Being shallowly venerated as war heroes for propaganda wasn’t enough to protect most clones from a bleak fate though, as demonstrated by Temuera Morrison’s homeless clone veteran cameo in Obi-Wan Kenobi. Fortunately, Cody managed to avoid becoming a persona non grata in the eyes of the Empire, but his story is still one of the most unfair character arcs in Star Wars. Commander Cody was uncommonly skilled as a combatant and tactician, but ultimately he was still susceptible to the programming impressed upon him since birth. Many fans feel that Star Wars should have found a narrative way to work around Cody and Order 66, similar to Clone Force 99 in The Bad Batch. Cody was a fan favorite and hero of The Clone Wars series, and ending as just another lackey for the Empire felts like an unfitting finale for him. Cody’s legacy is complicated by the Empire that he was made to serve, especially in a campaign as oppressive as the pacification of Kashyyyk — unlike Clone Wars’ Rex, who assisted the Rebel Alliance long after the Clone Wars. However, Cody unarguably lived an impactful life to both extremes, so at the very least he should not be judged solely by the moment of coerced betrayal shown in Revenge of the Sith.

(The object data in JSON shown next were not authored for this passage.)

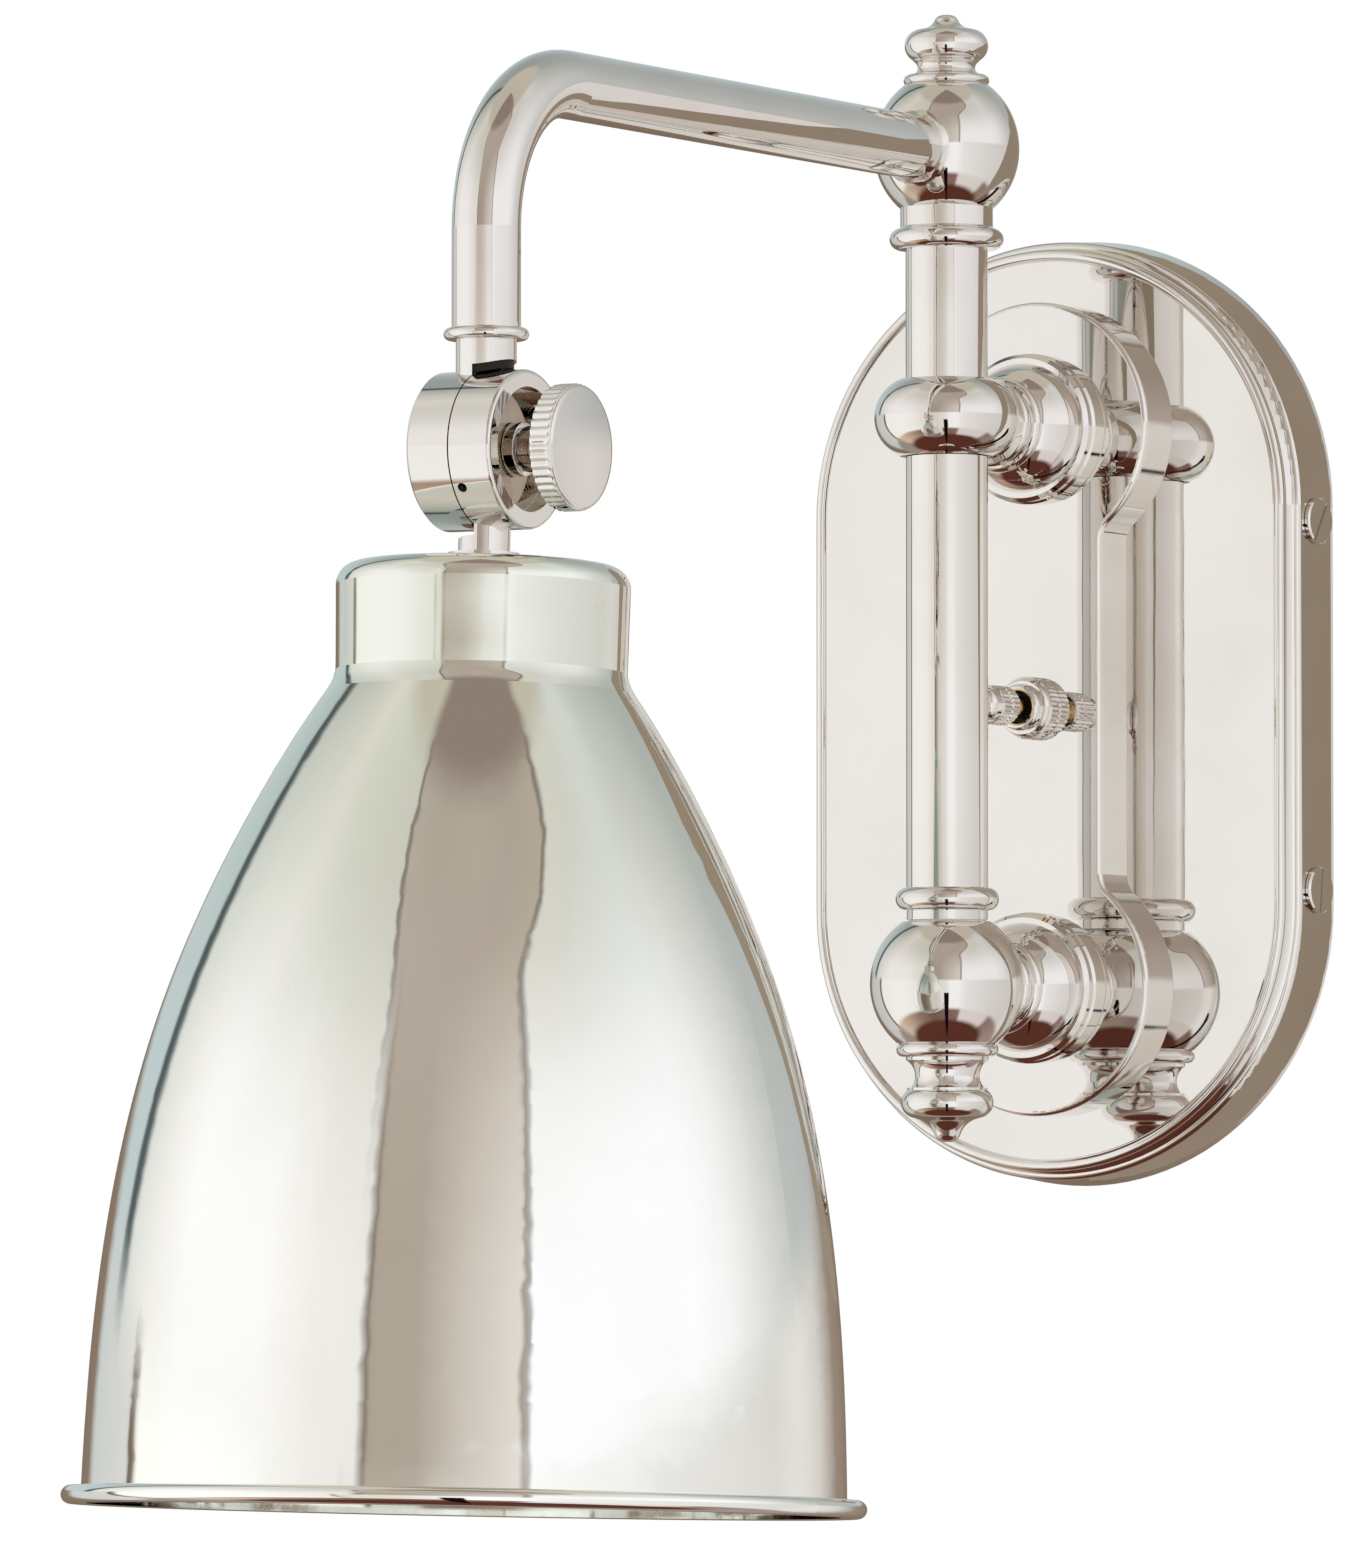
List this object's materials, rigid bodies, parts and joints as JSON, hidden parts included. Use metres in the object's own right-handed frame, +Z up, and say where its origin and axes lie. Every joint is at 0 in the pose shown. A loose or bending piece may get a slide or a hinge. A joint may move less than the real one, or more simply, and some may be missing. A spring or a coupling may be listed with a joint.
{
  "type": "swing arm wall sconce",
  "caption": "Wall sconce with an oval backplate, a turning post on two standoffs, a bent tube arm, a thumb-screw swivel and a bell metal shade.",
  "frame": {"origin": "middle of the backplate on the wall plane, at the centre of the mounting bracket's slot pattern", "axes": "+Y into the wall, -Y out of it towards the room, +Z up, +X along the wall towards the thumb screw's side"},
  "size_m": [0.152, 0.3312, 0.3046],
  "materials": {
    "polished_nickel": "mirror-polished nickel plate",
    "shade_nickel": "polished nickel plate over spun metal",
    "zinc_steel": "zinc-plated steel",
    "green_screw": "green lacquer",
    "black_oxide": "black oxide",
    "brass": "bare brass",
    "porcelain": "glazed white porcelain",
    "black_phenolic": "moulded black phenolic",
    "nylon": "natural nylon",
    "fibre": "red vulcanised fibre"
  },
  "bodies": {
    "wall_plate": {"mounting_bracket": "zinc_steel", "ground_screw": "green_screw", "backplate": "polished_nickel", "side_screws": "polished_nickel", "escutcheon": "polished_nickel", "upper_standoff": "polished_nickel", "lower_standoff": "polished_nickel", "standoff_washers": "zinc_steel", "standoff_screws": "zinc_steel", "upper_knuckle": "polished_nickel", "knuckle_bush": "nylon", "lower_ball": "polished_nickel", "lower_bush": "nylon", "lower_finial": "polished_nickel", "switch_body": "black_phenolic", "switch_nut": "polished_nickel"},
    "switch_knob": {"switch_shaft": "brass", "switch_knob": "polished_nickel"},
    "arm": {"post": "polished_nickel", "lower_collar": "polished_nickel", "thrust_washer": "nylon", "pivot_pin": "zinc_steel", "pivot_nut": "zinc_steel", "upper_collar": "polished_nickel", "upper_ball": "polished_nickel", "top_finial": "polished_nickel", "arm_tube": "polished_nickel", "arm_end_bush": "brass", "arm_end_collar": "polished_nickel", "swivel_upper_half": "polished_nickel", "friction_washer": "fibre", "wire_grommet": "black_phenolic"},
    "thumb_screw": {"thumb_screw": "polished_nickel"},
    "lamp": {"swivel_lower_half": "polished_nickel", "stop_screw": "black_oxide", "shade_washer": "polished_nickel", "shade": "shade_nickel", "stem_nut": "zinc_steel", "lampholder_bracket": "zinc_steel", "lampholder_body": "porcelain", "bracket_screws": "zinc_steel", "terminal_screws": "brass", "screw_shell": "brass", "centre_contact": "brass"}
  },
  "joints": [
    {"name": "arm_swing", "type": "hinge", "parent": "wall_plate", "child": "arm", "pos_m": [0, -0.0613, 0], "axis": [0, 0, 1], "range_deg": [-80, 80]},
    {"name": "shade_tilt", "type": "hinge", "parent": "arm", "child": "lamp", "pos_m": [0, -0.2473, 0.0395], "axis": [-1, 0, 0], "range_deg": [-25, 88]},
    {"name": "thumb_screw_turn", "type": "hinge", "parent": "arm", "child": "thumb_screw", "pos_m": [0, -0.2473, 0.0395], "axis": [1, 0, 0], "range_deg": [0, 360]},
    {"name": "switch_turn", "type": "hinge", "parent": "wall_plate", "child": "switch_knob", "pos_m": [0, -0.0418, 0], "axis": [0, -1, 0], "continuous": true}
  ]
}
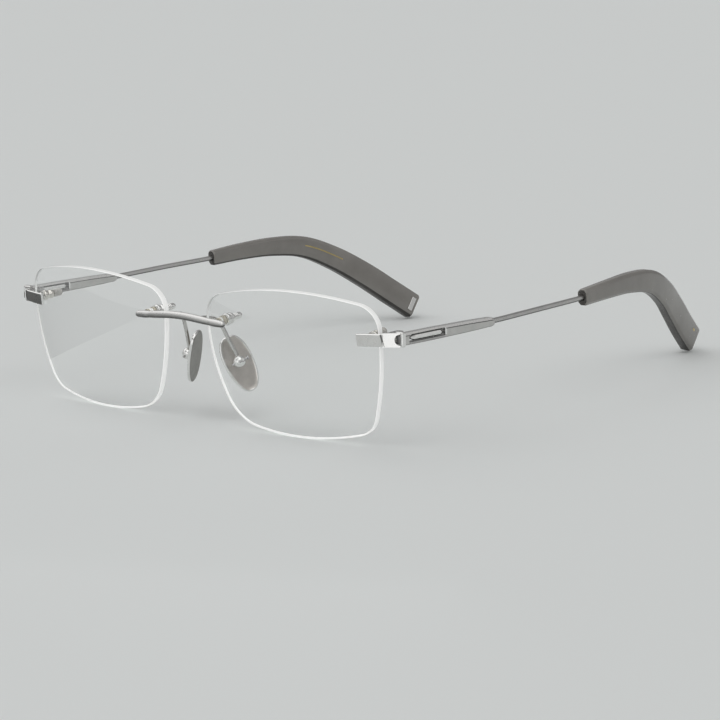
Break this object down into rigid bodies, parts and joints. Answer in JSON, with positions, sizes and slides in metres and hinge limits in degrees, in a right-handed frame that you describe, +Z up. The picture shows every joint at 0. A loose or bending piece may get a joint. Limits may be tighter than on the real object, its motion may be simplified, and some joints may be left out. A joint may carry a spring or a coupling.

Commander Cody’s Story Continues In The Bad Batch Season 2
Commander Cody’s story isn’t fully written yet though, as his presence in the trailer for Star Wars: The Bad Batch season 2 confirms that he’ll be given a chance to redeem himself in upcoming Star Wars projects. Fans hoping for an immediate return to hero status will be disappointed, however, as it seems Cody continues to work for the Empire. This is a crucial point because it’s already been revealed that the effects of clone trooper programming aren’t for life and wear off after some time, which means that even those who enacted Order 66 now have free will. Cody in Bad Batch season 2 still being an Imperial agent, despite no longer being a slave to programming, is a compellingly tragic turn for the former Star Wars: The Clone Wars protagonist. Even if this is just a fake-out to eventually reveal that Cody isn’t really on the Empire’s side, it seems Bad Batch season 2 will continue to explore the socio-political implications of the larger events in the Star Wars universe. Cody’s reasons for remaining with the Empire could be an interesting lens to explore this through, and it’s clear that Disney plans to continue writing Commander Cody’s story long after his Star Wars Episode III: Revenge Of The Sith debut.